As Mr. Weiss and Mr. Hassan see it, many reluctant supporters regard the Islamic State as “the only option on offer for Sunni Muslims who have been dealt a dismal hand in the past decade — first losing control of Iraq and now suffering nationwide atrocities, which many equate to genocide, in Syria. They view the struggle in the Middle East as one between Sunnis and an Iranian-led coalition, and they justify ultraviolence as a necessary tool to counterbalance or deter Shia hegemony.” The Islamic State has viciously exploited this sense of sectarian grievance, trying to fan the flames of civil war and incite Shia militias to violence — which the group could then hold up as proof to Sunnis that they “have no hope but the caliphate.”
These books note that in Iraq the sectarianism of Nuri Kamal al-Maliki (a polarizing figure who as prime minister increasingly moved to disenfranchise Sunnis and purge prominent Sunni leaders from the government) served only to push more Sunnis into the embrace of the Islamic State.
Both books also provide lucid assessments of the role that missteps and disastrous decision-making on the part of the United States played in fueling the rise of the Islamic State and its antecedents and affiliates. Ms. Stern and Mr. Berger write that the 2003 invasion of Iraq “reinforced jihadi claims about America’s hegemonic designs on the Middle East, providing a recruiting bonanza at a time when the terrorists needed it most.” They add that “while some politicians wanted to see Iraq during the allied invasion as a roach motel, we see it more like a hornet’s nest — with allied bombs and bullets spreading the hornets ever further, throughout the region and beyond.”
The occupation and postwar planning would prove equally disastrous. Both books remind us that decisions announced by L. Paul Bremer III, the top American civilian administrator in Iraq, in 2003 — to dissolve the Iraqi Army and to ban Baath Party members from government — resulted in huge numbers of angry, unemployed Iraqis, easily recruited into a burgeoning insurgency and a dangerous lack of security. In fact, Mr. Weiss and Mr. Hassan contend that most of the Islamic State’s “top decision makers served in Saddam Hussein’s military or security services,” and in that sense, “ ‘secular’ Baathism has returned to Iraq under the guise of Islamic fundamentalism.”
Finally, both books point out that the United States’ withdrawal of troops from Iraq in 2011 and the Obama administration’s political disengagement have had lasting consequences for what Mr. Weiss and Mr. Hassan call “the country’s future instability.”
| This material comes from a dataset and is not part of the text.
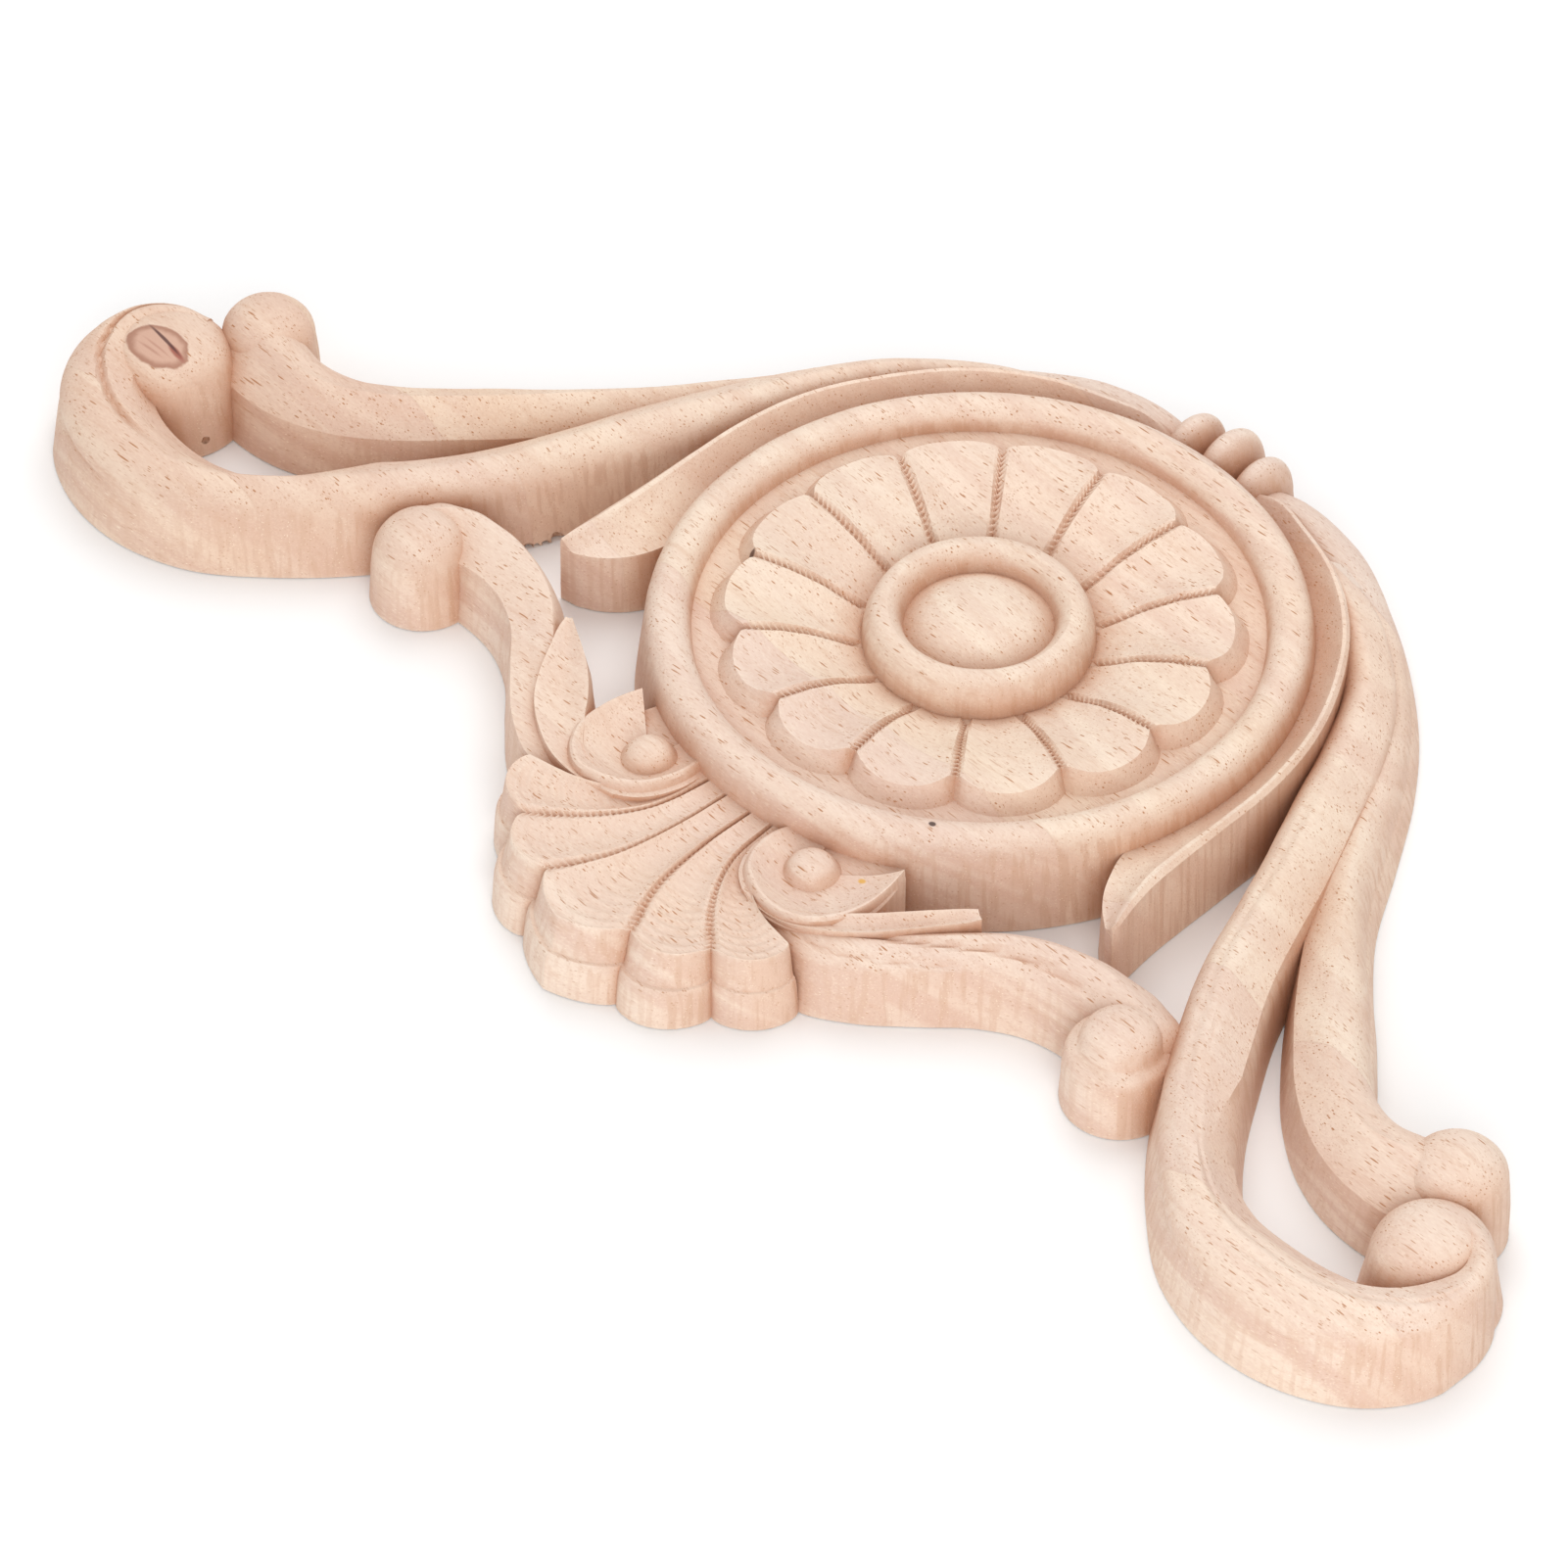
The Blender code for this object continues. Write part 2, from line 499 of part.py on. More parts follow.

“The rise of ISIS,” Mr. Berger and Ms. Stern conclude, “is to some extent, the unintended consequence of Western intervention in Iraq. Coalition forces removed a brutal dictator from power, but they also broke the Iraqi state. The West lacked the patience, the will, and the wisdom to build a new, inclusive one. What remained were ruins.” They quote King Abdullah II of Jordan saying that the battle with ISIS will be a “generational fight.”
Mr. Weiss and Mr. Hassan sound an even more pessimistic note. “The army of terror,” they write at the end of their book, “will be with us indefinitely.”